The IMD says a heatwave happens when the temperature of a place crosses 40 degrees C in the plains, 37 degrees C in coastal areas, and 30 degrees C in the hills. The weather agency declares a heatwave when a place registers a temperature that is 4.5 to 6.4 degrees C more than the normal temperature for the region on that day. If the temperature is over 6.4 degrees C more than normal, the IMD declares a ‘severe’ heatwave.

The IMD also uses another criterion to declare a heatwave which is based on absolute recorded temperatures.
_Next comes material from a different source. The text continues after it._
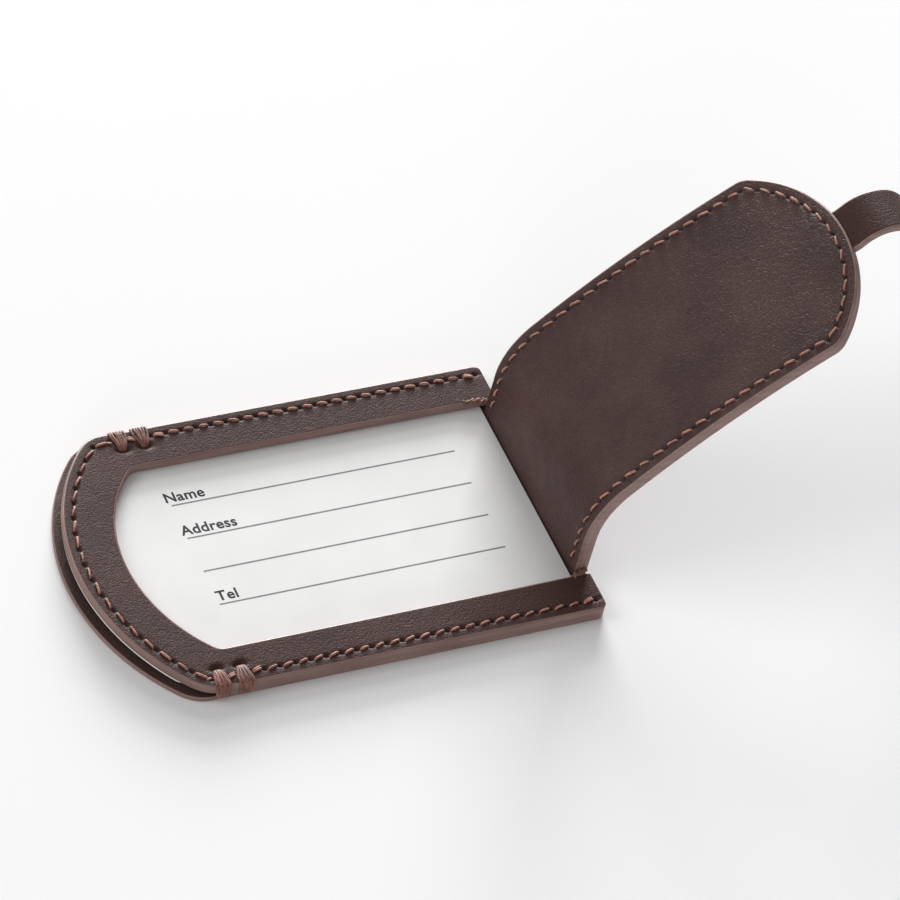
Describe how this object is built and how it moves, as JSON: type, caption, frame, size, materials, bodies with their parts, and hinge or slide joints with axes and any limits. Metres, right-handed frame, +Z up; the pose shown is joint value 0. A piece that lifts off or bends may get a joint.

If the temperature crosses the 45 degrees C mark, the Department declares a heatwave; when it crosses 47, a ‘severe’ heatwave is declared.

Surprisingly, after Rajasthan and Madhya Pradesh, the mountainous state of Himachal Pradesh has been the most affected by heat waves this year -- with 21 heat waves and severe heatwave days. One anomalous point in the IMD’s data is that the weather agency has officially declared only one heatwave day for Odisha.

D Sivananda Pai of the Kottayam-based Institute for Climate Change Studies says that anticyclones over western parts of Rajasthan in March and the absence of rain-bearing Western disturbances had triggered the early and extreme heatwaves. Anticyclones cause hot and dry weather by sinking winds around high-pressure systems in the atmosphere.

Raghu Murtugudde, a climate scientist at the University of Maryland explains that a north-south pressure pattern, associated with the La Nina phenomenon in the eastern and central Pacific Ocean that happens during winters in India, has persisted longer than expected and interacted with warm waves coming in from a rapidly warming Arctic region, leading to the heat waves.

In the first installment of the Sixth Assessment Report, the IPCC asserted that human activities have warmed the planet at a rate never seen before in the planet’s long history, and the Earth’s global surface temperature has warmed by 1.09 degrees C compared to the pre-industrial period of 1850-1900. Human influence is the main driver of hot weather extremes (which have become more frequent and intense since the 1950s).

The IPCC report says that every additional 0.5 degrees C of warming will increase hot weather extremes, along with extreme precipitation and drought. Heat waves in India are likely to “last 25 times longer by 2036-2065” if carbon emissions remain high and push global temperature rise to 4oC by the end of the century, according to an international climate report published October 28, 2021, covering the G20 countries.

State-wise Number of heatwave days between March 11 and April 24:

Rajasthan -25, Madhya Pradesh -25, Himachal Pradesh -21, Gujarat -19, Jammu and Kashmir-16, Haryana-15, Delhi NCR-15, Uttar Pradesh -11, Jharkhand-11, Punjab-7, Maharashtra -6, Uttarakhand-4, Bihar -2, Goa-2, Odisha-1.